The Iron Dome anti-missile system is the newest element of active defense.
“It is a young system with 15 months of operational experience,” says T. “Unfortunately, every 3-4 months there is a new escalation [of rocket attacks] from Gaza to Israel. Imagine the environment without Iron Dome. During the second Lebanon war in 2006, in 33 days there were 4,200 rockets launched. Around 2 million civilians were without any active defense.
“The way it works today is for [Iron Dome] to be very mobile, to be capable of changing position in hours and thereby offering key leaders more options,” the colonel says. “It's my job to see that the batteries are in the right place. There are no rules. I don't want to prepare myself for the last escalation, but to be ready for the next.”
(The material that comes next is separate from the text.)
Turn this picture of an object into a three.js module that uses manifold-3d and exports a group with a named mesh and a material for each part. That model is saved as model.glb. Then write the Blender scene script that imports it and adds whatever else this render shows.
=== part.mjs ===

Israeli aerospace officials contend that Iron Dome has a success rate of 90-95%. But Defense Minister Ehud Barak asserts that the number is lower. “The Iron Dome system has been proven to be . . . extremely effective intercepting more than 80 percent of incoming missiles [while ignoring] those that are not going to hit real targets.” So Barak's statement is ambiguous about whether the remaining 20% of enemy missiles were missed or ignored.
“The numbers are nice, but they are the past,” says T. “The next escalation is like a soccer game. It starts at 0-0.”
Norkin says the IAF's trials in creating an air defense network are only just beginning. As Israel stands up a new cyberforce, the capability has to be designed to be able to reach all the way into the tactical level and into these air defenses. Those networks offer attack pathways to hackers unless they have adequate cyberdefenses. Another crucial part of the task will be, for budgetary reasons, to refrain from creating new organizations or develop new weapons.
“We shouldn't develop new tools that we can get from other organizations,” says Norkin. “We need to synchronize cyber with other IAF capabilities. We have to build headquarters and command and control to work in the correct way to bring all the systems together. We can't separate attack and defense. We have to put them in the same room for real-time operations.”